Exposer l’être ne revient pas forcément à le montrer de manière anthropologique surtout lorsqu’il s’agit de décliner les monstres qui l’habitent lorsque le sommeil arrive. Ils ne font pas forcément sa débauche, sa pusillanimité, son absence de vertu. Mais Tamina Beausoleil, dans ses visions nocturnes, impose son “ Tu dois regarder, regarde ”. Plutôt que d’exhiber la chair, l’image accouche de l’ours, de la biche comme du loup. Elle met au dehors la violence du dedans dans un surgissement volcanique.
Le couteau à dissection n’est plus là — comme dans les précédentes œuvres — pour ouvrir les entrailles gonflées de faune. Ici l’animal rit au moment où l’artiste nyctalope le saisit loin de toute chirurgie. Une autre face du monde se déploie. Tout s’éloigne du reflet. L’image dérive vers l’animal et permet de visualiser un innommable. Restent les hululements d’oiseaux nocturnes, les feulements de louve, le grognement de l’ours et le passage de belettes et de petits lapins de terre. La force primitive et animale parle au plus profond. La bête racle l’image loin de tout idéalisme ou romantisme. L’être n’a pas besoin d’autre pitié, et l’animal lui-même n’espère rien des hommes.

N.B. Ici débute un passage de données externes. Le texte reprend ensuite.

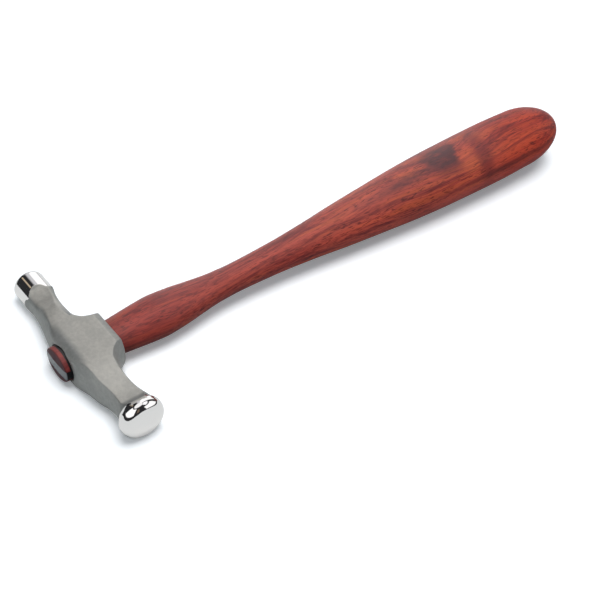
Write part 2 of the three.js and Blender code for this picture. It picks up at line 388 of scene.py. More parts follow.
big_top = arm_line(
    big_rim, (26.5, 5.38), crown,
    [(0.47, 0.16), (0.72, 0.43)],
    [(0.12, 0.1), (0.31, 0.47), (0.51, 0.75), (0.69, 0.93)],
)
small_top = arm_line(
    small_rim, (27.2, 5.15), crown,
    [(0.65, 0.35)],
    [(0.13, 0.065), (0.27, 0.24), (0.5, 0.62), (0.735, 0.9)],
)
big_under = arm_line(
    big_rim, (22.6, 4.18), socket_edge,
    [(0.39, 0.12), (0.62, 0.28), (0.84, 0.52)],
    [(0.34, 0.04), (0.63, 0.18), (0.82, 0.44), (0.92, 0.72)],
)
small_under = arm_line(
    small_rim, (22.0, 4.14), socket_edge,
    [(0.45, 0.22), (0.72, 0.52), (0.9, 0.82)],
    [(0.37, 0.02), (0.67, 0.13), (0.88, 0.37), (0.963, 0.66)],
)
big_side = arm_line(
    (big_rim_reach, big_face_radius), (27.0, 5.1), (big_side_reach, cheek_half),
    [(0.42, 0.09), (0.72, 0.42)],
    [(0.28, 0.13), (0.56, 0.42), (0.83, 0.82)],
)
small_side = arm_line(
    (small_rim_reach, small_face_radius), (26.0, 4.6), (lean_reach, lean_half),
    [(0.5, 0.12), (0.85, 0.6)],
    [(0.126, 0.18), (0.29, 0.585), (0.47, 0.77), (0.644, 0.86), (0.82, 0.94)],
)


# The head as a field that is positive inside the steel and close to a distance in millimetres
slope_step = 0.02
table_step = 0.1
table_low = (0.0, -16.0)
table_high = (44.0, 12.0)
just_inside = 1.001
bend_width = 4
line_points = 220
line_overrun = 2
flank_top = -5.2
below_reach = 6
below_points = 60


def slope_of(curve, x):
    return (curve(x + slope_step) - curve(x - slope_step)) / (2 * slope_step)


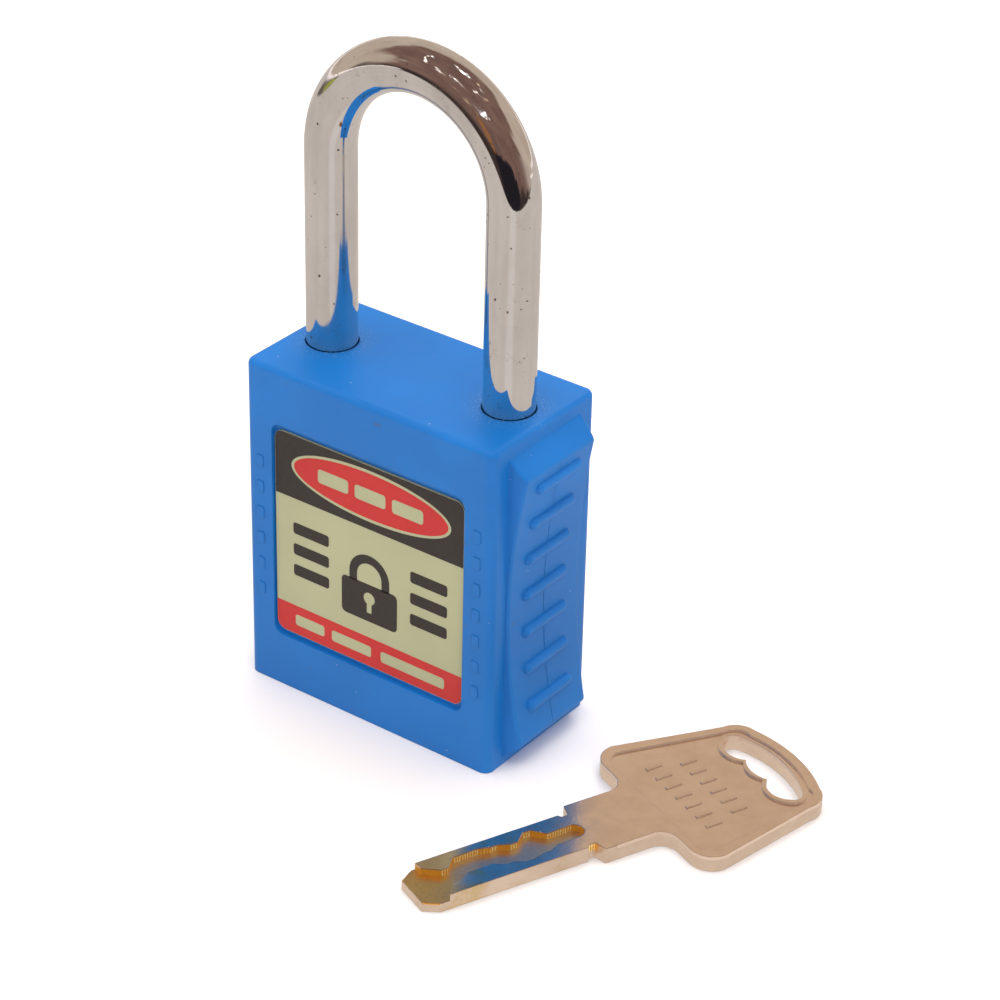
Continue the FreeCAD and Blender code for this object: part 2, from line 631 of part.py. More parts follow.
def make_plug():
    body = new_body("plug")
    barrel = new_sketch(body, "XY_Plane", offset="plug_face")
    add_circle(barrel, "0", "0", "plug_radius")
    pad(body, barrel, "housing_top + running_gap - plug_face")
    flange = new_sketch(body, "XY_Plane", offset="plug_face")
    add_circle(flange, "0", "0", "flange_radius")
    pad(body, flange, "flange_top - plug_face")
    neck = new_sketch(body, "XY_Plane", offset="housing_top")
    add_circle(neck, "0", "0", "plug_neck_radius")
    pad(body, neck, "cam_low - stack_gap - housing_top")
    tang = new_sketch(body, "XY_Plane", offset="housing_top")
    add_rectangle(tang, "-tang_half_length", "-tang_half_width", "tang_half_length", "tang_half_width")
    pad(body, tang, "tang_top - housing_top")

    keyway = new_sketch(body, "XY_Plane")
    add_rectangle(keyway, "-keyway_half_width", "-keyway_half_thick", "keyway_half_width",
                  "keyway_half_thick")
    pocket(body, keyway, "plug_face + keyway_depth", forward=True)

    slot = new_sketch(body, "XY_Plane", offset="plug_face + wafer_first - wafer_thick / 2 - running_gap")
    add_rectangle(slot, "-slot_half_width", "-wafer_outer - running_gap", "slot_half_width",
                  "-keyway_half_thick + fit_gap")
    slot_cut = pocket(body, slot, "wafer_thick + 2 * running_gap", forward=True)
    pattern_up(body, slot_cut, "wafer_pitch", len(KEY_CUTS))

    sidebar_slot = new_sketch(body, "XY_Plane", offset="plug_face + sidebar_low - sidebar_end_gap")
    add_rectangle(sidebar_slot, "-sidebar_half_width - running_gap", "-plug_radius - 1",
                  "sidebar_half_width + running_gap", "-sidebar_inner + running_gap")
    pocket(body, sidebar_slot, SIDEBAR_LENGTH + " + 2 * sidebar_end_gap", forward=True)


def make_sidebar():
    """Bar that drops into the notches of all wafers when the right key lines them up."""
    body = new_body("sidebar")
    sketch = new_sketch(body, "XY_Plane", offset="plug_face + sidebar_low")
    bevel = "-sidebar_outer + sidebar_bevel"
    add_outline(sketch, [
        ("-sidebar_half_width", "-sidebar_inner"), ("-sidebar_half_width", bevel),
        ("-sidebar_nose_half", "-sidebar_outer"), ("sidebar_nose_half", "-sidebar_outer"),
        ("sidebar_half_width", bevel), ("sidebar_half_width", "-sidebar_inner")])
    pad(body, sketch, SIDEBAR_LENGTH)


def make_wafer(index, code):
    """Sliding plate with a finger that rides in the key's track and a notch for the sidebar."""
    body = new_body(f"wafer_{index + 1}")
    middle = f"plug_face + wafer_first + {index} * wafer_pitch"
    sketch = new_sketch(body, "XY_Plane", offset=f"{middle} - wafer_thick / 2")
    notch = "sidebar_half_width + fit_gap"
    notch_floor = "-sidebar_inner + fit_gap"
    inner = "-keyway_half_thick - running_gap"
    finger_end = "-keyway_half_thick + finger_reach"
    left, right = f"{code} - finger_half_width", f"{code} + finger_half_width"
    add_outline(sketch, [
        ("-wafer_half_width", "-wafer_outer"), (f"-({notch})", "-wafer_outer"),
        (f"-({notch})", notch_floor), (notch, notch_floor),
        (notch, "-wafer_outer"), ("wafer_half_width", "-wafer_outer"), ("wafer_half_width", inner),
        (right, inner), (right, finger_end), (left, finger_end), (left, inner), ("-wafer_half_width", inner)])
    pad(body, sketch, "wafer_thick")


def make_plug_clip():
    """Open ring in the plug's groove, above the housing."""
    body = new_body("plug_clip")
    sketch = new_sketch(body, "XY_Plane", offset="housing_top + 2 * stack_gap")
    add_circle(sketch, "0", "0", "cam_room_radius - clip_room")
    add_circle(sketch, "0", "0", "plug_neck_radius + seat_fit")
    pad(body, sketch, "clip_thick")
    opening = new_sketch(body, "XY_Plane", offset="housing_top")
    add_rectangle(opening, "-clip_mouth_half", "0", "clip_mouth_half", "cam_room_radius")
    pocket(body, opening, "clip_thick + 1", forward=True)


def make_cam():
    """Disc keyed on the plug's tang, with a crank pin that works the bolt."""
    body = new_body("cam")
    disc = new_sketch(body, "XY_Plane", offset="cam_low")
    add_circle(disc, "0", "0", "cam_radius")
    add_rectangle(disc, "-tang_half_length - seat_fit", "-tang_half_width - seat_fit",
                  "tang_half_length + seat_fit", "tang_half_width + seat_fit")
    pad(body, disc, "cam_high - cam_low")
    pin = new_sketch(body, "XY_Plane", offset="cam_high - cam_pin_root")
    add_circle(pin, "crank * cos(crank_start)", "crank * sin(crank_start)", "cam_pin_radius")
    pad(body, pin, "bolt_high - cam_high + cam_pin_root - fit_gap")


# ---------------------------------------------------------------- bolt and shackle

def make_locking_bolt():
    body = new_body("locking_bolt")
    plate = new_sketch(body, "XY_Plane", offset="bolt_low")
    add_outline(plate, [
        ("bolt_back", "-bolt_yoke_half"), ("bolt_shoulder", "-bolt_yoke_half"),
        ("bolt_shoulder", "-bolt_nose_half"), ("bolt_tip - bolt_bevel", "-bolt_nose_half"),
        ("bolt_tip", "-bolt_nose_half + bolt_bevel"), ("bolt_tip", "bolt_nose_half - bolt_bevel"),
        ("bolt_tip - bolt_bevel", "bolt_nose_half"), ("bolt_shoulder", "bolt_nose_half"),
        ("bolt_shoulder", "bolt_yoke_half"), ("bolt_back", "bolt_yoke_half")])
    pad(body, plate, "bolt_high - bolt_low")
    yoke = new_sketch(body, "XY_Plane", offset="bolt_low")
    half = "cam_pin_radius + yoke_slack"
    add_rectangle(yoke, f"crank * cos(crank_start) - ({half})", "yoke_inner",
                  f"crank * cos(crank_start) + {half}", f"crank + {half}")
    pocket(body, yoke, "bolt_high - bolt_low", forward=True)


def make_shackle():
    body = new_body("shackle")
    for place, low in (("-leg_x", "heel_end"), ("leg_x", "toe_end")):
        leg = new_sketch(body, "XY_Plane", offset="bow_z")
        add_circle(leg, place, "0", "rod_radius")
        pad(body, leg, f"bow_z - {low}", backward=True)
        if place == "-leg_x":
            bow = new_sketch(body, "XY_Plane", offset="bow_z")
            add_circle(bow, "leg_x", "0", "rod_radius")
            revolve(body, bow, "180", backward=True)
    ends = (number("toe_end"), number("heel_end"))
    dress(body, "Chamfer", "leg_bevel", lambda edge: any(level_at(edge, end) for end in ends))
    notch = new_sketch(body, "XZ_Plane")
    inner_side = "leg_x - rod_radius"
    add_rectangle(notch, f"{inner_side} - 1", "notch_low", f"{inner_side} + notch_depth", "notch_high")
    pocket(body, notch, "rod_radius * 2 + 2", both_ways=True)
    neck = new_sketch(body, "XZ_Plane", shift="-leg_x")
    add_rectangle(neck, "heel_neck_radius", "heel_neck_low", "rod_radius + 0.5", "heel_neck_high")
    revolve(body, neck, "360", kind="Groove")


def make_coil(label, radius, wire, length, turns):
    """Compression spring that stands on its own origin, along its own Z."""
    body = new_body(label)
    section = new_sketch(body, "XZ_Plane")
    add_circle(section, radius, wire, wire)
    coil = body.newObject("PartDesign::AdditiveHelix", f"{label}_coil")
    coil.Profile = section
    coil.ReferenceAxis = (section, ["V_Axis"])
    coil.Mode = "height-turns-angle"
    bind(coil, "Height", f"({length}) - 2 * ({wire})")
    coil.Turns = turns
    coil.Angle = 0
    return body


def make_springs():
    spring = make_coil("shackle_spring", "spring_radius", "spring_wire",
                       "heel_end - spring_seat - 2 * stack_gap", SHACKLE_SPRING_TURNS)
    bind(spring, "Placement.Base.x", "-leg_x")
    bind(spring, "Placement.Base.z", "spring_seat + stack_gap")
    for index in range(len(KEY_CUTS)):
        coil = make_coil(f"wafer_spring_{index + 1}", "wafer_spring_radius", "wafer_spring_wire",
                         "slot_half_width - wafer_half_width - 2 * wafer_spring_gap", WAFER_SPRING_TURNS)
        coil.Placement.Rotation = FreeCAD.Rotation(Vector(0, 1, 0), 90)
        bind(coil, "Placement.Base.x", "-slot_half_width + wafer_spring_gap")
        bind(coil, "Placement.Base.y", "-(wafer_outer + keyway_half_thick) / 2")
        bind(coil, "Placement.Base.z", f"plug_face + wafer_first + {index} * wafer_pitch")


# ---------------------------------------------------------------- key

def both_sides(side, closing=()):
    """Outline symmetric about the first axis, from the corners of one side taken tip to head."""
    out = [(corner[0], f"-({corner[1]})", *corner[2:]) for corner in side]
    back = []
    for index in range(len(side) - 1, -1, -1):
        arc = side[index - 1][2:] if index else closing
        back.append((*side[index][:2], *arc))
    return out + back


def track_outline():
    """Snake between the two walls of KEY_CUTS: round at the shoulder, open across the tip."""
    left = [("track_start", "-track_half_width")]
    right = [("track_start", "track_half_width")]
    for index, (left_cut, right_cut) in enumerate(KEY_CUTS):
        station = f"-wafer_first - {index} * wafer_pitch"
        for end in (f"{station} + track_flat", f"{station} - track_flat"):
            left.append((end, -right_cut))
            right.append((end, left_cut))
    past_tip, past_side = "-key_reach - 1", "key_half_width + 1"
    left += [("-key_reach + track_mouth", f"-({past_side})"), (past_tip, f"-({past_side})")]
    right += [("-key_reach + track_mouth + 0.2", "2 * track_half_width"),
              ("-key_reach + track_mouth", past_side), (past_tip, past_side)]
    return left + right[::-1][:-1] + [(*right[0], "-(track_half_width + 0.05)")]


def make_key():
    """Flat key on its side. Its own X runs from tip to head and its Y across the blade."""
    body = new_body("key")
    outline = new_sketch(body, "XY_Plane")
    add_outline(outline, both_sides([
        ("-key_reach", "2.35"), ("-key_reach + 1.9", "key_half_width"), ("-0.2", "key_half_width"),
        ("0.1", "key_half_width - 0.45"), ("0.9", "key_half_width - 0.45"), ("1.4", "4.8"),
        ("8", "4.8", "-2.3"), ("10", "7"), ("10", "9.55", "3"), ("13", "12.55"),
        ("27.2", "9.5", "2.9"), ("30.3", "7", "19.5")]))
    pad(body, outline, "key_thick")
    slot = new_sketch(body, "XY_Plane")
    add_outline(slot, both_sides([
        ("25.8", "2.3", "2.95"), ("25.9", "7.1", "1.3"), ("27.9", "6.9", "15.7")], closing=("4.1",)))
    pocket(body, slot, "key_thick", forward=True)

    panel = both_sides([("11", "8.6", "2"), ("13", "11.1"), ("26.6", "8.5", "2"), ("29.2", "6.3", "18.3")])
    lip = both_sides([
        ("25.3", "2.1", "3.56"), ("25.4", "7.6", "1.9"), ("28.2", "7.3", "16.2")], closing=("3.3",))
    for height in ("0", "key_thick"):
        face = new_sketch(body, "XY_Plane", offset=height)
        add_outline(face, panel)
        add_outline(face, lip)
        pocket(body, face, "key_relief", forward=height == "0")
    marks = new_sketch(body, "XY_Plane", offset="key_thick - key_relief")
    for along, count in MARK_ROWS:
        for index in range(count):
            across = f"{index - (count - 1) / 2} * mark_pitch"
            add_rectangle(marks, f"{along} - mark_half_length", f"{across} - mark_half_width",
                          f"{along} + mark_half_length", f"{across} + mark_half_width")
    pad(body, marks, "mark_rise")
    track = new_sketch(body, "XY_Plane", offset="key_thick")
    add_outline(track, track_outline())
    pocket(body, track, "key_thick - key_floor")

    bind(body, "Placement.Base.x", "key_x")
    bind(body, "Placement.Base.y", "key_y")
    bind(body, "Placement.Rotation.Angle", "key_angle")


# ---------------------------------------------------------------- the padlock

def build():
    fill_sheet()
    make_body_shell()
    make_base_cover()
    make_round_pin("cover_pin", "leg_x", "cover_pin_z", "pin_radius", "body_depth / 2 - recess_depth - 0.05")
    make_label("label_front", 1)
    make_label("label_back", -1)
    make_core_block()
    make_bolt_plate()
    make_round_pin("heel_pin", "heel_pin_x", "heel_pin_z", "heel_pin_radius", "cavity_half_depth - fit_gap")
    make_cylinder_housing()
    make_plug()
    make_sidebar()
    for index, (left_cut, right_cut) in enumerate(KEY_CUTS):
        make_wafer(index, (left_cut - right_cut) / 2)
    make_plug_clip()
    make_cam()
    make_locking_bolt()
    make_shackle()
    make_springs()
    make_key()


def check_model():
    """Stop if any object failed to build."""
    doc.recompute()
    for item in doc.Objects:
        if "Invalid" in item.State or "Error" in item.State:
            raise ValueError(f"{item.Name} failed: {item.State}")
    for item in parts:
        if item.Shape.isNull() or not item.Shape.isValid() or not item.Shape.Solids:
            raise ValueError(f"{item.Label} is not a valid solid")


def export():
    os.makedirs("parts", exist_ok=True)
    for item in parts:
        item.Shape.exportStep(f"parts/{item.Label}.step")
        print(f"{item.Label}: {item.Shape.Volume:.2f} mm3, {len(item.Shape.Faces)} faces")


build()
check_model()
export()
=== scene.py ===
import json
import math

import bmesh
import bpy
from mathutils import Matrix, Vector


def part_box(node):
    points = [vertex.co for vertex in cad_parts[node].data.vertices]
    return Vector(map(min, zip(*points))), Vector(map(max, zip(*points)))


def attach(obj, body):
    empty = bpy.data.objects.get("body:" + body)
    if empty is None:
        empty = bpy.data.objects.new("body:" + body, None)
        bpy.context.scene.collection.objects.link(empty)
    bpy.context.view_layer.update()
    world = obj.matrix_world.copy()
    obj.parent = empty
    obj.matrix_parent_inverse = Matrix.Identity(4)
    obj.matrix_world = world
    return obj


# Looks of the safety padlock and its key, in metres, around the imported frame.
# +X is to the toe of the shackle, -Y out of the front label, +Z up.

MM = 0.001

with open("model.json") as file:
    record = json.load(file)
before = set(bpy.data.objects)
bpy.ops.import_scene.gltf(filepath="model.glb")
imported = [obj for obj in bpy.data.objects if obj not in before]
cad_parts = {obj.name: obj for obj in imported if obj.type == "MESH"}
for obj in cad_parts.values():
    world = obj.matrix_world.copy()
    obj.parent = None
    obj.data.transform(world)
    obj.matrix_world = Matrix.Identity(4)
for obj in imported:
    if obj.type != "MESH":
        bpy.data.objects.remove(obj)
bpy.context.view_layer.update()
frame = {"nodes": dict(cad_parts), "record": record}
scene = bpy.context.scene


# ---------------------------------------------------------------- node helpers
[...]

Peau, pelage, corne, museau font l’être humain un et innombrable. Il est de l’ordre de l’antre et de la bauge qui accouche chaque nuit de la chimère. Preuve que notre inconscient demeure animal. Un rat musqué nous méduse là où Tamina Beausoleil nous recouvre d’un manteau de visions. Lequel rappelle la vie d’avant le jour et d’avant le langage.
Il convient d’entrer dans son épaisseur où nous nous débattons avec nos bestioles non sans ambiguïté et hérésie.
jean-paul gavard-perret
Tamina Beausoleil, Autour de la Source, Galerie de la Voute, Paris, 2017.